The book ends on this note, followed, as all readers of the book know, by a heart-breaking tribute from Herbert to his late wife. This personal coda actually informs the novel, which is populated with one of the richest and most varied cast of female characters in all of fiction, let alone science fiction.

It’s spare and unapologetically intelligent: in life, there are no pat and simple conclusions – we adapt as best we can and move forward with what tools we have, always true to our larger purpose. It’s obvious from his tribute that Herbert’s wife both embodied this philosophy and served as its inspiration.

Brian Herbert’s novel, like George’s, is lumpy and endlessly repetitive – as one reader pointed out, just how many times do we need to be told what ‘the spice melange’ is?

At every turn, characters are re-introduced and their comments carefully explained. The action – such as it is – is done so poorly it sometimes takes you a couple of pages to realize that anything has happened at all.
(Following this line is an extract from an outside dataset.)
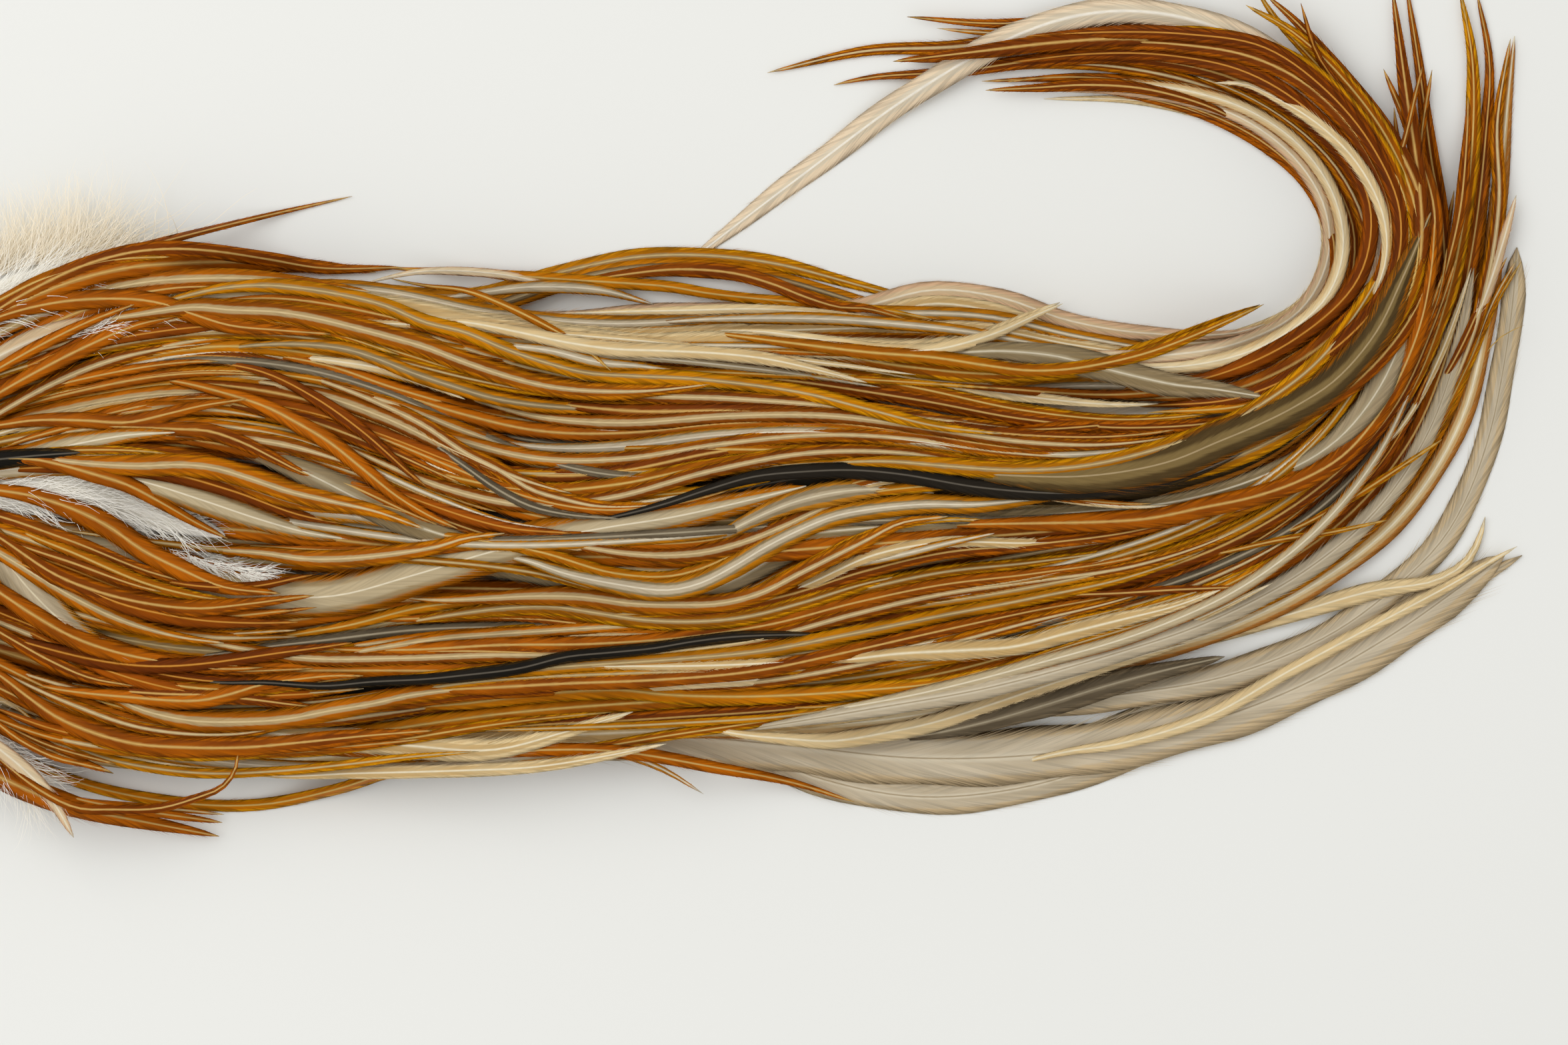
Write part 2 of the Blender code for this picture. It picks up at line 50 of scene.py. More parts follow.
def addNode(tree, kind, values=None, feeds=None, **settings):
    # one shader node: settings are its properties, values its socket values, feeds its incoming links
    node = tree.nodes.new("ShaderNode" + kind)
    for name, value in settings.items():
        setattr(node, name, value)
    for socket, value in (values or {}).items():
        node.inputs[socket].default_value = value
    for socket, source in (feeds or {}).items():
        tree.links.new(source, node.inputs[socket])
    return node.outputs[0]


def toPart(points):
    # sheet mm to part mm: x - origin, origin - y, because the sheet's y runs down
    points = np.asarray(points, float)
    return np.column_stack([points[:, 0] - sheetOrigin[0], sheetOrigin[1] - points[:, 1]])


def trace(text):
    # points of a path set down over the photograph, as "x,y x,y" in sheet mm
    return [tuple(float(value) for value in point.split(",")) for point in text.split()]


def between(limits, share):
    # the value at a share of the way from the first limit to the second
    return limits[0] + share * np.ptp(limits)


def softStep(x):
    # 0 below 0, 1 above 1, and x^2 (3 - 2x) between them
    x = np.clip(x, 0, 1)
    return x ** 2 * (3 - 2 * x)


def smoothPath(points, spacing):
    # centripetal Catmull-Rom curve through the points, read off at even arc lengths
    p = toPart(points)
    p = np.vstack([2 * p[0] - p[1], p, 2 * p[-1] - p[-2]])
    fine = []
    for i in range(1, len(p) - 2):
        q = p[i - 1:i + 3]
        t = np.concatenate([[0], np.cumsum(np.linalg.norm(np.diff(q, axis=0), axis=1) ** 0.5)])
        u = np.linspace(t[1], t[2], 40)[:, None]
        a = [((t[k + 1] - u) * q[k] + (u - t[k]) * q[k + 1]) / (t[k + 1] - t[k]) for k in range(3)]
        b = [((t[k + 2] - u) * a[k] + (u - t[k]) * a[k + 1]) / (t[k + 2] - t[k]) for k in range(2)]
        fine.append(((t[2] - u) * b[0] + (u - t[1]) * b[1]) / (t[2] - t[1]))
    fine = np.vstack(fine)
    run = np.concatenate([[0], np.cumsum(np.linalg.norm(np.diff(fine, axis=0), axis=1))])
    along = np.linspace(0, run[-1], max(6, int(run[-1] / spacing)))
    return np.column_stack([np.interp(along, run, fine[:, k]) for k in (0, 1)]), along


def leftOf(path):
    # unit vectors to the left of travel: the tangent turned a quarter turn
    ahead = np.gradient(path, axis=0)
    ahead /= np.linalg.norm(ahead, axis=1)[:, None]
    return np.column_stack([-ahead[:, 1], ahead[:, 0]])


def stretch(path, along, begin, end):
    # the part of a path between two distances along it, and its own distances from 0
    keep = (along >= begin) & (along <= end)
    return path[keep], along[keep] - along[keep][0]


def upperFaces(names):
    # corners of the solids' upward faces in mm, one row of three points for each face
    found = []
    for name in names:
        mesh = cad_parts[name].data
        co = np.empty(len(mesh.vertices) * 3)
        mesh.vertices.foreach_get("co", co)
        corner = np.array([list(face.vertices) for face in mesh.polygons])
        tri = co.reshape(-1, 3)[corner] / mm
        normal = np.cross(tri[:, 1] - tri[:, 0], tri[:, 2] - tri[:, 0])
        found.append(tri[normal[:, 2] > 0.25 * np.linalg.norm(normal, axis=1)])
    return np.concatenate(found)


def faceWeights(tri, xy):
    # barycentric weights of each point in each face, as points x faces x 3
    a, b, c = (tri[None, :, k, :2] for k in range(3))
    p = xy[:, None, :]
    cross = lambda m, n: m[..., 0] * n[..., 1] - m[..., 1] * n[..., 0]
    area = cross(b - a, c - a)
    area = np.where(np.abs(area) < 1e-9, 1e-9, area)
    wa, wb = cross(b - p, c - p) / area, cross(c - p, a - p) / area
    return np.stack([wa, wb, 1 - wa - wb], axis=-1)


def roofHeight(tri, xy):
    # height of one lock's upper faces over each point, or of the nearest face's rim beside it
    weights = faceWeights(tri, xy)
    best = weights.min(axis=2).argmax(axis=1)
    held = np.clip(weights[np.arange(len(xy)), best], 0, 1)
    held /= held.sum(axis=1)[:, None]
    return (held * tri[best][:, :, 2]).sum(axis=1)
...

On every page, Frank Herbert’s literary legacy is despoiled, by the only person on Earth with the legal ability to do so.

It’s extremely depressing to think this is just going to keep happening (as that same reader lamented, “Can’t we just pay him to stop writing?”), but the book’s opening clarion call, “the saga of Dune is far from over!” makes it pretty clear the son is going to go right on doing this to his father’s creation.

My solution, and my recommendation to all of you? Go back and read the real Dune books again. You’ll find gems buried in them you missed before, no matter how many times you’ve read them.

And of course if you haven't read them, you should ignore Hunters of Dune and do so at once. They’ll amply show you what smart science fiction can be like.